Il recente arresto giurisprudenziale della Corte di Giustizia UE (sentenza 2 settembre 2021 – C. 790/19) sancisce l’imputabilità per il reato di autoriciclaggio, in aggiunta al reato principale di evasione fiscale, ammettendo la compatibilità del reato di autoriciclaggio con il diritto dell’Unione Europea.
La Corte, ha così concluso: “L’articolo 1, paragrafo 2, lettera a), della direttiva 2005/60/CE del Parlamento europeo e del Consiglio, del 26 ottobre 2005, relativa alla prevenzione dell’uso del sistema finanziario a scopo di riciclaggio dei proventi di attività criminose e di finanziamento del terrorismo, deve essere interpretato nel senso che non osta ad una normativa nazionale che prevede che il reato di riciclaggio di capitali, ai sensi di tale disposizione, possa essere commesso dall’autore dell’attività criminosa che ha generato i capitali di cui trattasi”.
Il 15 novembre 2018, il Tribunale di Brașov (Romania) aveva condannato un cittadino rumeno alla pena detentiva per il reato di riciclaggio di capitali derivanti da un reato di evasione fiscale commesso dal medesimo cittadino. Nel caso di specie, il reato di evasione derivava da incassi non dichiarati che erano stati trasferiti, mediante l’artificio di un contratto di cessione credito, su un conto corrente bancario di una società amministrata da un soggetto terzo e poi prelevati sia dall’imputato che dal soggetto terzo.
La Corte di appello di Brașov aveva sospeso il procedimento penale, dubitando che la suddetta condotta, qualificabile come “autoriciclaggio”, potesse dirsi compatibile con il diritto dell’Unione Europea e in particolare con l’articolo 1, paragrafo 3, lettera a), della direttiva (UE) 2015/849, la cui interpretazione letterale, ad avviso del rimettente, lasciava intendere che il reato di riciclaggio, pur sempre derivante da altro reato, si configurasse in capo a un soggetto diverso dall’autore del reato principale.

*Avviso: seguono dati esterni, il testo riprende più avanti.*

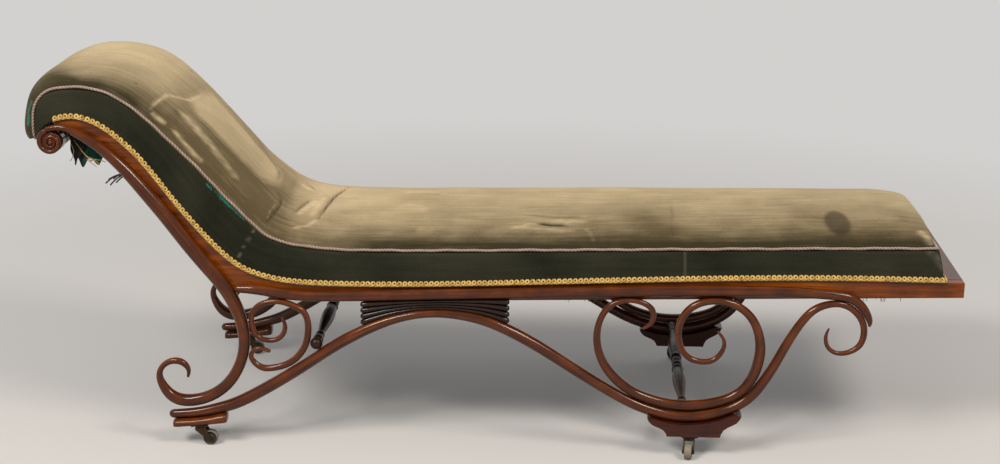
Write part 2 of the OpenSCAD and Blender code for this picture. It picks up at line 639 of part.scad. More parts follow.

Secondo il giudice rumeno, inoltre, far convergere entrambi i reati in capo al medesimo soggetto equivaleva a violare il principio del ne bis in idem contemplato dall’art. 50 dalla Carta Europea dei diritti Fondamentali dell’Unione, come anche dall’art. 4, Protocollo n. 7, Convenzione Europea dei diritti dell’Uomo.
Sebbene la questione del giudice del rinvio fosse stata sollevata riguardo all’articolo 1, paragrafo 3, della direttiva 2015/849, la Corte di Giustizia Europea ha osservato che, nel caso di specie, la legge nazionale ai sensi della quale l’imputato era stato condannato aveva trasposto nel diritto rumeno l’articolo 1, paragrafo 2, lettera a), della direttiva 2005/60, in vigore durante il periodo in discussione nel procedimento principale, pertanto ha concentrato l’attenzione su tale testo normativo.
Aderendo alle conclusioni dell’Avvocato Generale, la Corte di Giustizia Europea ha rilevato che il riciclaggio dei capitali, ai sensi dell’articolo 1, paragrafo 2, lettera a), della direttiva 2005/60, ovvero la conversione o il trasferimento di beni, effettuati essendo a conoscenza che essi provengono da un’attività criminosa o da una partecipazione a tale attività, allo scopo di occultare o dissimulare l’origine illecita dei beni medesimi, è costituito da un atto distinto dall’atto costitutivo del reato principale, anche se detto riciclaggio di capitali è effettuato dall’autore del reato principale e quindi ad egli imputabile.
Con riferimento al principio del divieto di ne bis in idem, la Corte ha infine chiarito che spetta al Giudice di merito riscontrare la non coincidenza dei fatti costitutivi del reato principale, cioè l’evasione fiscale, con quelli rispetto ai quali l’imputato risulta perseguito per autoriciclaggio. Nell’ipotesi in cui si constatasse che i fatti che hanno dato luogo al procedimento penale, a titolo di riciclaggio di capitali, non siano gli stessi di quelli che hanno costituito il reato principale di evasione fiscale la violazione del principio del ne bis in idem sarebbe infatti esclusa.